Ne devlet ne Kürtler
Türkiye’de yaşayan herkesin, her şeyden önce, hiçbir iç savaşın kazananının olmadığını, olmayacağını bilmesi, dikkate alması gerekiyor. Hele de Türkiye’nin mevcut tablosu, Ortadoğu’nun hali ortadayken! Bir yanda militer çözümoperasyon, diğer yanda “devrimci savaş” stratejisi, bu ülkenin tamamen çözülmesinden başka sonuç vermeyecek. Dahası, bu çözülmeden ne devlet ne Kürtler kazançlı çıkacak. Halihazırda Türkiye, iç gerilimlerin muazzam artışı, kurumsal çözülmeler, meşruiyet-yönetilebilirlik krizi bir yana, uluslararası planda giderek yalnızlaşıyor. Ulusal kurtuluş mücadelesine girişmiş Kürtler ise, bir yanda Türkiye’nin batısıdan tamamen kopuyor, diğer yandan farkında olmadan bölgesel kazanımlarını tehlikeye atıyorlar. Batı’nın Suriye’de PYD ile ittifakının Kürtler için bir garanti olarak değerlendirilmesi çok yanıltıcı olabilir. Halihazırda, PKK’nin Türkiye’de izlediği siyasetin PYD’nin Batılı dostlarını fazlasıyla zor duruma soktuğu ve bunalttığının farkında değiller.
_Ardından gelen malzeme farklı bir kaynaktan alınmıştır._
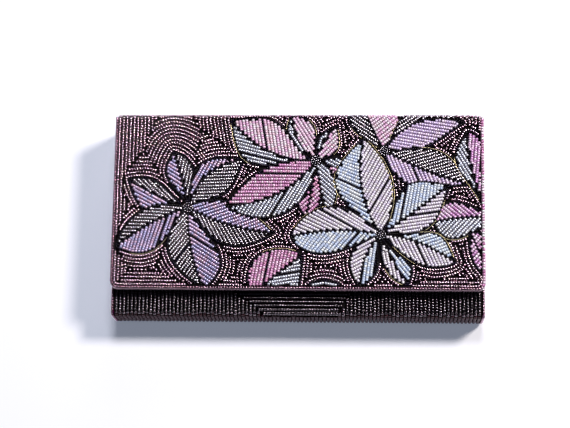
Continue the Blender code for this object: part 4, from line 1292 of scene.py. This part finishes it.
def liningCup():
    # The lining: rings of a rounded rectangle, up its outside from the floor to the rim and down its inside
    low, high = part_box("lining_bag")
    thickness, radius = 0.5 * mm, 2.2 * mm
    floor, half, near, far = low[1], high[0], low[2], high[2]
    middle = (near + far) / 2

    def ring(inset, y, puff):
        r = max(radius - inset, 0.2 * mm)
        points = []
        for cx, cz, start in ((-half + inset, near + inset, 180), (half - inset, near + inset, 270),
                              (half - inset, far - inset, 0), (-half + inset, far - inset, 90)):
            sx, sz = (1 if cx < 0 else -1), (1 if cz < middle else -1)
            points += [(cx + sx * r + r * math.cos(a), cz + sz * r + r * math.sin(a))
                       for a in np.radians(np.linspace(start, start + 90, 6))]
        x, z = evenly(np.array(points + points[:1]), (2 * math.pi * r + 4 * half) / 260)[0][:-1].T
        around = np.arange(len(x)) / len(x) * 2 * math.pi
        walls = np.sin(around * 19) * np.sin(y * 60) + np.sin(around * 7 + y * 90)
        pull = puff * 0.35 * mm * (0.5 + 0.25 * walls)
        z = z - np.sign(z - middle) * np.abs(pull) * (np.abs(z - middle) > 2 * mm)
        return np.stack([x, np.full(len(x), y), z], -1)

    levels = np.linspace(high[1] - 0.3 * mm, floor, 40)
    puffs = np.sin(np.pi * (levels - floor) / (high[1] - floor))
    sides = [[ring(inset, max(y, floor + inset), puff) for y, puff in zip(levels, puffs)]
             for inset in (0, thickness)]
    count = min(len(points) for rings in sides for points in rings)
    outer, inner = (np.array([points[np.linspace(0, len(points) - 1, count).astype(int)] for points in rings])
                    for rings in sides)
    loops = np.concatenate([outer[::-1], inner])
    return surfaceMesh("liningCup", loops.reshape(-1, 3), loopFaces(*loops.shape[:2]), liningSatin)


dress(liningCup(), "case", "lining_bag", "lining_satin", flat=(0.2217, 0.2330), held="folded",
      rests_on=["back_board", "bottom_board"])

pocket = dict(seam=5 * mm, puff=0.9 * mm, thickness=0.45 * mm)
low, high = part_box("slip_pocket")
u, v = np.meshgrid(np.linspace(0, 1, 50), np.linspace(0, 1, 34), indexing="ij")
rise = (np.clip(np.minimum(u, 1 - u) * (high[0] - low[0]) / pocket["seam"], 0, 1)
        * np.clip(v * (high[1] - low[1]) / pocket["seam"], 0, 1)) ** 0.5
z = low[2] + 0.02 * mm + rise * pocket["puff"] * (0.9 + 0.1 * np.sin(u * 17) * np.sin(v * 7))
grid = np.stack([low[0] + u * (high[0] - low[0]), low[1] + v * (high[1] - low[1]), z], -1)
patch = closedShell("slipPocket", (grid + np.array([0, 0, pocket["thickness"]]), grid), liningSatin)
dress(patch, "case", "slip_pocket", "lining_satin", flat=(0.110, 0.068), held="stretched",
      rests_on=["liningCup"])


def roll(name, node, radius, puff, box=None):
    # A rounded profile carried across the case, a little fuller between its stitches
    low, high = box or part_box(node)
    profile = []
    for cy, cz, start in ((high[1] - radius, high[2] - radius, 0), (low[1] + radius, high[2] - radius, 90),
                          (low[1] + radius, low[2] + radius, 180), (high[1] - radius, low[2] + radius, 270)):
        profile += [(cy + radius * math.cos(a), cz + radius * math.sin(a))
                    for a in np.radians(np.linspace(start, start + 90, 6))]
    xs = np.linspace(-high[0], high[0], 160)
    profile = np.array(profile)
    middle = profile.mean(0)
    swell = 1 - puff * (0.5 + 0.5 * np.cos(np.arange(len(xs)) * 2 * np.pi / 8))
    grid = middle + (profile - middle) * swell[:, None, None]
    points = np.concatenate([np.broadcast_to(xs[:, None, None], grid.shape[:2] + (1,)), grid], -1)
    piece = surfaceMesh(name, points.reshape(-1, 3), loopFaces(*points.shape[:2]), bindingSatin)
    dress(piece, "case", node, "lining_satin")


roll("mouthFacing", "mouth_facing", 1.3 * mm, 0.03)
roll("pocketBinding", "pocket_binding", 0.6 * mm, 0.08)
roll("backEdgeBinding", None, 0.2 * mm, 0.02,
     ((-103 * mm, 53.9 * mm, 2.65 * mm), (103 * mm, 54.4 * mm, 4.6 * mm)))
print("lining sewn")

# Floor: white, with a glow that only the camera and reflections see, so that it keeps the shadow
material, tree, shader, _ = newMaterial("matt_white_card")
feed(tree, shader, {"Base Color": linear(studio["floorColour"]), "Roughness": 0.9, "Specular IOR Level": 0.0})
rays = addNode(tree, "LightPath", {}).outputs
seen = addNode(tree, "Math", {0: rays["Is Camera Ray"], 1: rays["Is Glossy Ray"]}, operation="MAXIMUM")
seen = addNode(tree, "Math", {0: seen.outputs["Value"], 1: rays["Is Transmission Ray"]}, operation="MAXIMUM")
strength = addNode(tree, "Math", {0: seen.outputs["Value"], 1: studio["floorGlow"]}, operation="MULTIPLY")
glow = addNode(tree, "Emission", {"Color": linear(studio["glowColour"]),
                                  "Strength": strength.outputs["Value"]})
both = addNode(tree, "AddShader", {0: shader.outputs["BSDF"], 1: glow.outputs["Emission"]})
feed(tree, tree.nodes["Material Output"], {"Surface": both.outputs["Shader"]})
size = studio["floorSize"]
floorMesh = bpy.data.meshes.new("floor")
floorMesh.from_pydata([(x * size, y * size, -0.02 * mm) for x, y in ((-1, -1), (1, -1), (1, 1), (-1, 1))], [],
                      [(0, 1, 2, 3)])
floorMesh.materials.append(material)
addObject("floor", floorMesh)

for name, lamp in studio["lamps"].items():
    light = bpy.data.lights.new(name, "AREA")
    way = Vector(lamp["towards"]).normalized()
    light.shape, light.size = "DISK", lamp["size"]
    light.energy = lamp["level"] * (math.pi * lamp["distance"]) ** 2 / way.z
    light.color = linear(lamp["colour"])[:3]
    holder = addObject(name, light)
    holder.location = way * lamp["distance"]
    holder.rotation_euler = way.to_track_quat("Z", "Y").to_euler()

world = bpy.data.worlds.new("studio")
bpy.context.scene.world = world
world.use_nodes = True
background = world.node_tree.nodes["Background"]
background.inputs["Color"].default_value = linear(studio["skyColour"])
background.inputs["Strength"].default_value = studio["skyStrength"]

tip, turn, lean = view["tip"], view["turn"], view["roll"]
towards = Vector((math.sin(turn), -math.sin(tip) * math.cos(turn), math.cos(tip) * math.cos(turn)))
towards.normalize()
right = (-towards).cross(Vector((math.sin(lean), math.cos(lean), 0))).normalized()
up = right.cross(-towards)
camera = addObject("camera", bpy.data.cameras.new("camera"))
camera.data.lens, camera.data.sensor_width = view["focalLength"], view["sensorWidth"]
camera.data.sensor_fit = "HORIZONTAL"
turnMatrix = Matrix((right, up, towards)).transposed().to_4x4()
camera.matrix_world = Matrix.Translation(Vector(view["target"]) + towards * view["distance"]) @ turnMatrix
bpy.context.scene.camera = camera
bpy.context.scene.view_settings.view_transform = "Standard"

print("scene ready")
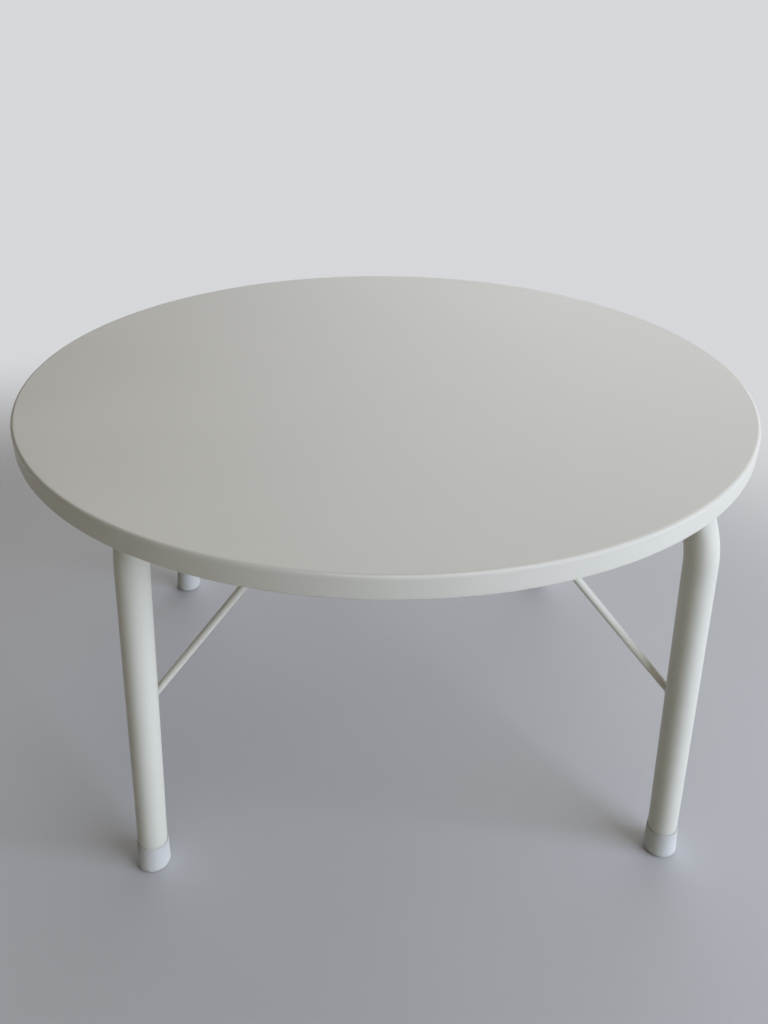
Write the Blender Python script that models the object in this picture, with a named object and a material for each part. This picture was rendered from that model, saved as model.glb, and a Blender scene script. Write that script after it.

Kısacası, içerde de dışarda da, ne Türkiye’nin kaybetmesi illa Kürtlerin kazancı, ne de Kürtlerin kaybetmesi illa Türkiye’nin kazancı olabilir, büyük bir ihtimalle de olmayacak. Dünya tarihi, her iki tarafın da kaybettiği toplu intihar örnekleri ile dolu.